What makes a good teacher? I will bet that if you think back to your school years and try to remember your best teacher, you will think of someone funny, witty, creative or inspiring. You will remember the teacher who ignited your love of literature, took you on an amazing field trip, introduced you to musical theater or helped you excel in math. You will not, in all likelihood, remember or care to remember the impact any of your teachers had on your standardized test scores.
Yet that criterion will constitute 40 percent of a teacher’s annual evaluation, according to the new rubric that the state Board of Regents recently approved.
As a parent, I care about how our children are performing in school and I agree that teacher performance makes a difference in determining student achievement. But at the same time, I do not worry much about children’s scores on high-stakes tests. Up or down, above or below any proficiency cutoff, the test scores fail to indicate what parents really care about: Is my child learning?

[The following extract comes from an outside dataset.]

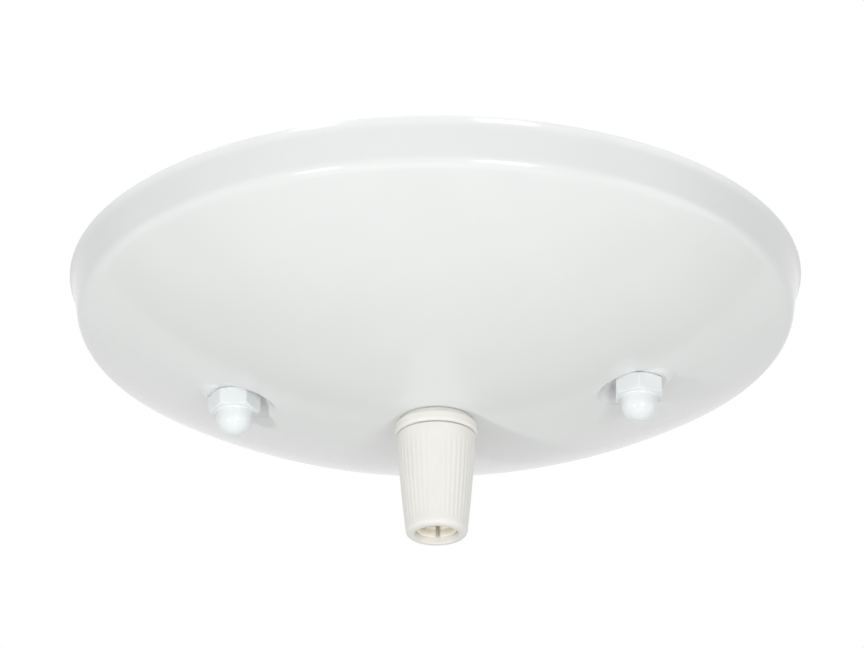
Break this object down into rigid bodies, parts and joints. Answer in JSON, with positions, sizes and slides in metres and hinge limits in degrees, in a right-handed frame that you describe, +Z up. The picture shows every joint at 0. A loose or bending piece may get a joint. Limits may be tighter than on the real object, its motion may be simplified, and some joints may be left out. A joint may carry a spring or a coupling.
{
  "type": "ceiling canopy",
  "caption": "Round domed ceiling canopy with a ribbed cord grip at its centre and cap nuts on studs from a hidden crossbar.",
  "frame": {"origin": "centre of the ceiling plane, between the two box screw slots on the crossbar's upper face, level with the canopy's rim", "axes": "+Z up into the ceiling, X through the two cap nuts; the canopy and its cord grip hang down along -Z"},
  "size_m": [0.127, 0.127, 0.0472],
  "materials": {
    "shell_enamel": "gloss white enamel",
    "nut_enamel": "gloss white enamel",
    "grip_nylon": "satin moulded",
    "jaw_nylon": "satin moulded",
    "zinc_plate": "zinc plated",
    "brass": "plain",
    "ground_green": "green coated"
  },
  "bodies": {
    "root": {"canopy_shell": "shell_enamel", "crossbar": "zinc_plate", "stud_left": "zinc_plate", "stud_right": "zinc_plate", "stud_nut_left": "zinc_plate", "stud_nut_right": "zinc_plate", "ground_screw": "ground_green", "ground_washer": "brass", "grip_body": "grip_nylon", "grip_lock_washer": "zinc_plate", "grip_lock_nut": "zinc_plate"},
    "nut_left": {"cap_nut_left": "nut_enamel"},
    "nut_right": {"cap_nut_right": "nut_enamel"},
    "jaw": {"grip_jaw": "jaw_nylon"},
    "cap": {"grip_cap": "grip_nylon"}
  },
  "joints": [
    {"name": "cap_nut_left_turn", "type": "hinge", "parent": "root", "child": "nut_left", "pos_m": [-0.03492, 0, -0.01972], "axis": [0, 0, -1], "range_deg": [0, 360]},
    {"name": "cap_nut_right_turn", "type": "hinge", "parent": "root", "child": "nut_right", "pos_m": [0.03492, 0, -0.01972], "axis": [0, 0, -1], "range_deg": [0, 360]},
    {"name": "grip_jaw_drop", "type": "slide", "parent": "root", "child": "jaw", "axis": [0, 0, -1], "range_m": [0, 0.003]},
    {"name": "grip_cap_turn", "type": "hinge", "parent": "jaw", "child": "cap", "pos_m": [0, 0, -0.02885], "axis": [0, 0, -1], "range_deg": [0, 720]}
  ],
  "couplings": [
    {"joint": "grip_cap_turn", "follows": "grip_jaw_drop", "rad_per_m": 4188.8}
  ]
}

Instead, they are likely to reflect the rampant use of test-preparation drills that keep scores high but rob students of the opportunity for real learning. I reject the premise that high-stakes standardized tests provide an accurate picture of students’ performance and therefore the conclusion that it is appropriate to evaluate teachers based on their students’ test scores.
There are many cases in which students’ test scores are beyond a teacher’s control. Even the best instructor cannot change a child’s home situation, socioeconomic status, previous educational experience, or attention span — all of which can factor in how well that child does on a standardized test.
Still, I do not oppose standardized tests altogether — as long as they are used fairly. State legislation that puts test results at 20 percent of a teacher’s evaluation was reasonable. If 80 percent of teachers’ evaluations stem from factors other than test scores, teachers will be able to spend some classroom time on creative writing, science experiments, music, dance, art and public speaking. If nearly half of a teacher’s evaluation comes from test scores, anything that does not appear on a state test is likely to be tossed aside.
Test preparation has already crowded out a broad curriculum, as time and resources consistently shift away from any subject matter that will not appear on state examinations. There is a monetary cost, too, in the form of millions spent on test-prep materials as well as on administering and then grading exams.
Tying teacher evaluations to students’ test scores will only exacerbate the situation.